TASK TO CARRY OUT – Can the data below be set down again exactly, line for line?

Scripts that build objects
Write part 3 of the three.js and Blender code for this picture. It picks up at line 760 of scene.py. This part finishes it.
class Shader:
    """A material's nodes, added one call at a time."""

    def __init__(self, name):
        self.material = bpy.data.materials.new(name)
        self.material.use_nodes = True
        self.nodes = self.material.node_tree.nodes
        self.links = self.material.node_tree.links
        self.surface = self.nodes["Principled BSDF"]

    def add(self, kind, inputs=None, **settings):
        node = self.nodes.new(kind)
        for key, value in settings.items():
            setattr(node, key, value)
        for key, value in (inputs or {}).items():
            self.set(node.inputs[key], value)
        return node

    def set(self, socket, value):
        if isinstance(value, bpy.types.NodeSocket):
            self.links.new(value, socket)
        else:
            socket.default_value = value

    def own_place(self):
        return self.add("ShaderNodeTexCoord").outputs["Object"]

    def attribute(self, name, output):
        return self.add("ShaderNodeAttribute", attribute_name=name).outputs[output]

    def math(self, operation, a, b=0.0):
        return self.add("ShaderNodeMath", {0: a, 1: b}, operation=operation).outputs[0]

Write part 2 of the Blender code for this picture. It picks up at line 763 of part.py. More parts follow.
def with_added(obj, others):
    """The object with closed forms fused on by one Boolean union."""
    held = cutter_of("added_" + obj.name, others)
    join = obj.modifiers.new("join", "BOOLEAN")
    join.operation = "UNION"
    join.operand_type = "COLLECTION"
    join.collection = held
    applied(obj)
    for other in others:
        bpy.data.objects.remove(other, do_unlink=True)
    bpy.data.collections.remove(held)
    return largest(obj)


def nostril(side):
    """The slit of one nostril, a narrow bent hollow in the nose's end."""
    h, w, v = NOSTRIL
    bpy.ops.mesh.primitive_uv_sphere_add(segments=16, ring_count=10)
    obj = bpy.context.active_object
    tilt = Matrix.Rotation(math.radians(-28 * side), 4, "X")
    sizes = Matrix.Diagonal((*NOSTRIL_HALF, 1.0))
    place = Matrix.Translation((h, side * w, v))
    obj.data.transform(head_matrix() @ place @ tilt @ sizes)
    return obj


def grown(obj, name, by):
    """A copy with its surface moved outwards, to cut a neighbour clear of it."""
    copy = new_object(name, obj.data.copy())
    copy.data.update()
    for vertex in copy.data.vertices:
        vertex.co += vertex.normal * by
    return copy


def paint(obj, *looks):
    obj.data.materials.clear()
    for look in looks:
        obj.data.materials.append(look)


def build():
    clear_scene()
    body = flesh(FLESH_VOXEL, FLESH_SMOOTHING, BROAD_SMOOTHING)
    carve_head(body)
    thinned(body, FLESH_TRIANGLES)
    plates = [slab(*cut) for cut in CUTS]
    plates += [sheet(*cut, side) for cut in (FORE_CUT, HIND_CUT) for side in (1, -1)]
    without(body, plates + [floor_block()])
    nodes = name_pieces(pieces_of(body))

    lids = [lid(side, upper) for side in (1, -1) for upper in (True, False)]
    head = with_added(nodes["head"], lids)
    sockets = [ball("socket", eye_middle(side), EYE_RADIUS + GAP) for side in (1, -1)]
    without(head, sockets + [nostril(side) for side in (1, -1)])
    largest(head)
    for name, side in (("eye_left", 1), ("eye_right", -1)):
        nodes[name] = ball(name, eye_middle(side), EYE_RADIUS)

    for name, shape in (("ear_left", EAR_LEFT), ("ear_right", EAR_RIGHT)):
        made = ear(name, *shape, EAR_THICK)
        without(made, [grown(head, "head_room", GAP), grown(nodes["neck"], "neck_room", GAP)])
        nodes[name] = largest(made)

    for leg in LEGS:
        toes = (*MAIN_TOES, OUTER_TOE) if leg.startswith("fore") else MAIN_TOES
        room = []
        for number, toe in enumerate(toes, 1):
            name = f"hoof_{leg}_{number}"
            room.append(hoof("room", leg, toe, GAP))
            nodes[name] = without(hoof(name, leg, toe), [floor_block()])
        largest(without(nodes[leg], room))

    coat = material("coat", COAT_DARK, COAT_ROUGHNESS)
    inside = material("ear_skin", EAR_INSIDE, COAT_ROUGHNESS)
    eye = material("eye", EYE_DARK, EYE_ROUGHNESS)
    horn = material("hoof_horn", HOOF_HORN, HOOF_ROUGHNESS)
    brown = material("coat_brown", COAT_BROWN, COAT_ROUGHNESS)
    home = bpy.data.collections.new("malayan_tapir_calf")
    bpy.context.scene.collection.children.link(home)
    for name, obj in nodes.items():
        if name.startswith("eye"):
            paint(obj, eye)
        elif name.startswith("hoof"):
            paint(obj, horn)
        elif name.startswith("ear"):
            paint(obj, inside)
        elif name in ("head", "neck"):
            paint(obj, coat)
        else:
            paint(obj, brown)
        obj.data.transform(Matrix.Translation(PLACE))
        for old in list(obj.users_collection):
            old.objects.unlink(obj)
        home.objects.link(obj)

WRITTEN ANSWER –
Write part 3 of the three.js and Blender code for this picture. It picks up at line 760 of scene.py. This part finishes it.
class Shader:
    """A material's nodes, added one call at a time."""

    def __init__(self, name):
        self.material = bpy.data.materials.new(name)
        self.material.use_nodes = True
        self.nodes = self.material.node_tree.nodes
        self.links = self.material.node_tree.links
        self.surface = self.nodes["Principled BSDF"]

    def add(self, kind, inputs=None, **settings):
        node = self.nodes.new(kind)
        for key, value in settings.items():
            setattr(node, key, value)
        for key, value in (inputs or {}).items():
            self.set(node.inputs[key], value)
        return node

    def set(self, socket, value):
        if isinstance(value, bpy.types.NodeSocket):
            self.links.new(value, socket)
        else:
            socket.default_value = value

    def own_place(self):
        return self.add("ShaderNodeTexCoord").outputs["Object"]

    def attribute(self, name, output):
        return self.add("ShaderNodeAttribute", attribute_name=name).outputs[output]

    def math(self, operation, a, b=0.0):
        return self.add("ShaderNodeMath", {0: a, 1: b}, operation=operation).outputs[0]

Write part 2 of the Blender code for this picture. It picks up at line 763 of part.py. More parts follow.
def with_added(obj, others):
    """The object with closed forms fused on by one Boolean union."""
    held = cutter_of("added_" + obj.name, others)
    join = obj.modifiers.new("join", "BOOLEAN")
    join.operation = "UNION"
    join.operand_type = "COLLECTION"
    join.collection = held
    applied(obj)
    for other in others:
        bpy.data.objects.remove(other, do_unlink=True)
    bpy.data.collections.remove(held)
    return largest(obj)


def nostril(side):
    """The slit of one nostril, a narrow bent hollow in the nose's end."""
    h, w, v = NOSTRIL
    bpy.ops.mesh.primitive_uv_sphere_add(segments=16, ring_count=10)
    obj = bpy.context.active_object
    tilt = Matrix.Rotation(math.radians(-28 * side), 4, "X")
    sizes = Matrix.Diagonal((*NOSTRIL_HALF, 1.0))
    place = Matrix.Translation((h, side * w, v))
    obj.data.transform(head_matrix() @ place @ tilt @ sizes)
    return obj


def grown(obj, name, by):
    """A copy with its surface moved outwards, to cut a neighbour clear of it."""
    copy = new_object(name, obj.data.copy())
    copy.data.update()
    for vertex in copy.data.vertices:
        vertex.co += vertex.normal * by
    return copy


def paint(obj, *looks):
    obj.data.materials.clear()
    for look in looks:
        obj.data.materials.append(look)


def build():
    clear_scene()
    body = flesh(FLESH_VOXEL, FLESH_SMOOTHING, BROAD_SMOOTHING)
    carve_head(body)
    thinned(body, FLESH_TRIANGLES)
    plates = [slab(*cut) for cut in CUTS]
    plates += [sheet(*cut, side) for cut in (FORE_CUT, HIND_CUT) for side in (1, -1)]
    without(body, plates + [floor_block()])
    nodes = name_pieces(pieces_of(body))

    lids = [lid(side, upper) for side in (1, -1) for upper in (True, False)]
    head = with_added(nodes["head"], lids)
    sockets = [ball("socket", eye_middle(side), EYE_RADIUS + GAP) for side in (1, -1)]
    without(head, sockets + [nostril(side) for side in (1, -1)])
    largest(head)
    for name, side in (("eye_left", 1), ("eye_right", -1)):
        nodes[name] = ball(name, eye_middle(side), EYE_RADIUS)

    for name, shape in (("ear_left", EAR_LEFT), ("ear_right", EAR_RIGHT)):
        made = ear(name, *shape, EAR_THICK)
        without(made, [grown(head, "head_room", GAP), grown(nodes["neck"], "neck_room", GAP)])
        nodes[name] = largest(made)

    for leg in LEGS:
        toes = (*MAIN_TOES, OUTER_TOE) if leg.startswith("fore") else MAIN_TOES
        room = []
        for number, toe in enumerate(toes, 1):
            name = f"hoof_{leg}_{number}"
            room.append(hoof("room", leg, toe, GAP))
            nodes[name] = without(hoof(name, leg, toe), [floor_block()])
        largest(without(nodes[leg], room))

    coat = material("coat", COAT_DARK, COAT_ROUGHNESS)
    inside = material("ear_skin", EAR_INSIDE, COAT_ROUGHNESS)
    eye = material("eye", EYE_DARK, EYE_ROUGHNESS)
    horn = material("hoof_horn", HOOF_HORN, HOOF_ROUGHNESS)
    brown = material("coat_brown", COAT_BROWN, COAT_ROUGHNESS)
    home = bpy.data.collections.new("malayan_tapir_calf")
    bpy.context.scene.collection.children.link(home)
    for name, obj in nodes.items():
        if name.startswith("eye"):
            paint(obj, eye)
        elif name.startswith("hoof"):
            paint(obj, horn)
        elif name.startswith("ear"):
            paint(obj, inside)
        elif name in ("head", "neck"):
            paint(obj, coat)
        else:
            paint(obj, brown)
        obj.data.transform(Matrix.Translation(PLACE))
        for old in list(obj.users_collection):
            old.objects.unlink(obj)
        home.objects.link(obj)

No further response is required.